I think I remember that Alaska imposed a special tax on the cruise industry last year; if they wanted to reduce the number of visitors, it seems to be working. 

Fred (Thumb) ,


----------



## john g

How sensible to give us Brits an alternative to the mega floating butlin style glass barges. The Atemis was ageing rapidly especialy with her deck fittings but she felt like a ship and had a good social atmosphere. 30,000 tons and under a thousand "guests" sounds good common sense from P&O......good luck to them.


----------



## Purser52

Originally the Renaissance vessel R8, she became the Minerva 2 when Swan Hellenic was in P&O ownership. She was redeployed within Carnival in a move that lead to her becoming Royal Princess and the withdrawal of the Swan Hellenic name until it was resurrected by Lord Sterling (using the original and smaller Minerva) under All Leisure group ownership.


----------



## fred henderson

Princess Cruises continue to operate two other ex-Renaissance ships, Pacific Princess (R Three) and Ocean Princess (R Four). One of the problems with these ships is that none of the cabins are fitted with Pullman berths, so they are only suitable for adults only cruises.

Fred (Thumb)


----------



## PhilColebrook

fred henderson said:


> One of the problems with these ships is that none of the cabins are fitted with Pullman berths, so they are only suitable for adults only cruises.
> 
> Fred (Thumb)


But the kids have Disney Dream! We adults need a break.


----------



## silverfox

fred henderson said:


> One of the problems with these ships is that none of the cabins are fitted with Pullman berths, so they are only suitable for adults only cruises.
> 
> Fred (Thumb)


P&O will be advertising the Adonia as adults only cruising. Lovely!!!


----------



## Pompeyfan

I am totally against adults only ships firstly because adults I have sailed with on ships that take children were the problem, not the kids. These adults were pompous, rude and downright arrogant. And secondly as a parent and grandparent I could never go aboard a ship that bans children because that would make me feel terrible mentally as if I am banning my own kids.

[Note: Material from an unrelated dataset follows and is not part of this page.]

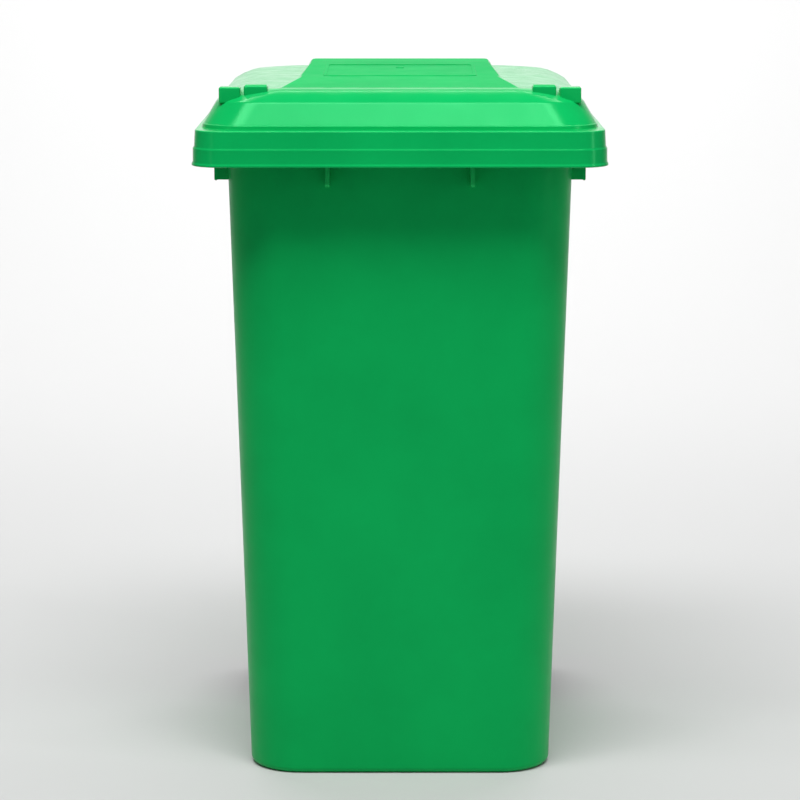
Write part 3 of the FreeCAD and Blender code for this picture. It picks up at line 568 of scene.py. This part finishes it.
def collar_outline(inset=0.0):
    """The collar's outline, inset by a wall."""
    sizes = bpy.context.scene.bin_tub
    half, front, rear, corner = tub_outline(RIM_TOP)
    return (
        half + sizes.collar_side - inset, front - sizes.collar_front + inset,
        rear + sizes.collar_rear - inset, corner + sizes.collar_rear - inset,
    )


def recess_outline(grown=0.0):
    """The wheel recess seen from the side, grown by a wall."""
    sizes = bpy.context.scene.bin_tub
    front = AXLE.y - WHEEL_RADIUS - sizes.recess_gap - grown
    top = 2 * WHEEL_RADIUS + sizes.recess_gap + grown
    slope = sizes.recess_gap * 3
    behind = BODY_HIGH.y + 0.05
    return [(front, -0.02), (behind, -0.02), (behind, top), (front + slope, top), (front, top - slope)]


def tub_shell():
    """The tub, rim flange and hollow collar as one closed shell, with the wheel recess cut in."""
    sizes = bpy.context.scene.bin_tub
    flange = RIM_TOP - sizes.wall
    low = RIM_TOP - sizes.collar_drop
    half, front, _, corner = tub_outline(0.0, sizes.foot_width)
    recess_front = recess_outline()[0][0]
    foot = (half, front, recess_front - sizes.foot_width, corner)
    edge = (BODY_HIGH.x, BODY_LOW.y, HINGE.y - FLANGE_REAR, sizes.corner - 0.010)
    rings = [
        (sizes.foot_depth, *foot, 0.0),
        (0.0, *foot, 0.0015),
        (0.0, *tub_outline(0.0), sizes.foot_round),
        (flange, *tub_outline(flange), 0.0),
        (flange, *collar_outline(sizes.wall), 0.0),
        (low, *collar_outline(sizes.wall), 0.001),
        (low, *collar_outline(), 0.0018),
        (flange, *collar_outline(), 0.0),
        (flange, *edge, 0.0012),
        (RIM_TOP, *edge, 0.0012),
        (RIM_TOP, *tub_outline(RIM_TOP, sizes.wall), 0.0015),
        (sizes.floor, *tub_outline(sizes.floor, sizes.wall), 0.018),
    ]
    shell = stack_rings(rings)
    solid = stack_rings([
        (0.0005, *tub_outline(0.0, 0.0006), 0.0),
        (flange, *tub_outline(flange, 0.0006), 0.0),
    ])
    width = BODY_HIGH.x * 2.2
    skin = combine(solid, prism(recess_outline(sizes.wall), -width / 2, width), "INTERSECT")
    shell = combine(shell, skin, "UNION")
    shell = combine(shell, prism(recess_outline(), -width / 2, width), "DIFFERENCE")
    return combine(shell, comb_opening(), "DIFFERENCE")


def side_collar_front():
    """Where the deep collars along the sides begin."""
    return tub_outline(RIM_TOP)[1] + bpy.context.scene.bin_tub.corner


def comb_opening():
    """The space under the front lip, clear of the tub's wall."""
    half, front, rear, corner = tub_outline(RIM_TOP)
    lip = LID_LOW.z + bpy.context.scene.bin_tub.lip_cover
    low = RIM_TOP - bpy.context.scene.bin_tub.collar_drop - 0.010
    room = block((-BODY_HIGH.x, BODY_LOW.y, low), (BODY_HIGH.x, side_collar_front(), lip))
    clear = (half + 0.007, front - 0.011, rear, corner + 0.006, 0.0)
    core = stack_rings([(low - 0.01, *clear), (lip + 0.01, *clear)])
    return combine(room, core, "DIFFERENCE")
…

There is no way I could accept that. We were all kids once, and a poor show if we can't be on the same ship as they are without this segregation mentality. 

Yes, kids can be a pain in the backside at times, but so can adults. The world was made for all of us including our own inventions, not a selected few. As far as I know P&O are the only company who ban kids from certain ships. Hopefully that is the case. My grandson likes the look of Arcadia, but cannot go aboard her. I find that disgraceful. And anyway, the P&O ships I have been aboard Oriana, Aurora and Oceana P&O cleverly arrange the ship that you see very few kids anyway. It can be done so they don't upset others without banning them. So perhaps there should be kids only ships to get away from arrogant an pompous adults?!. I don't think the Disney ships have gone that far? [=P] 

David


----------



## jimthehat

david,
trouble with kids on the ships is that they get to places they should not.
On the aurora a couple of years ago on the way to the caribbean we were under the impression that kids were not allowed in one of the pools so that we oldies could have a gentle paddle up and down,but this was not the case and the kids were jumping in all over the pool,i knew someone who complained and was told that the staff did not want to upset the parents one would have thought that two pools would have been sufficient for them.other than that no problems and it was nice to see the children dressing up for dinner on the formal nights,hoping to have our grandchildren with us next year.

jim


----------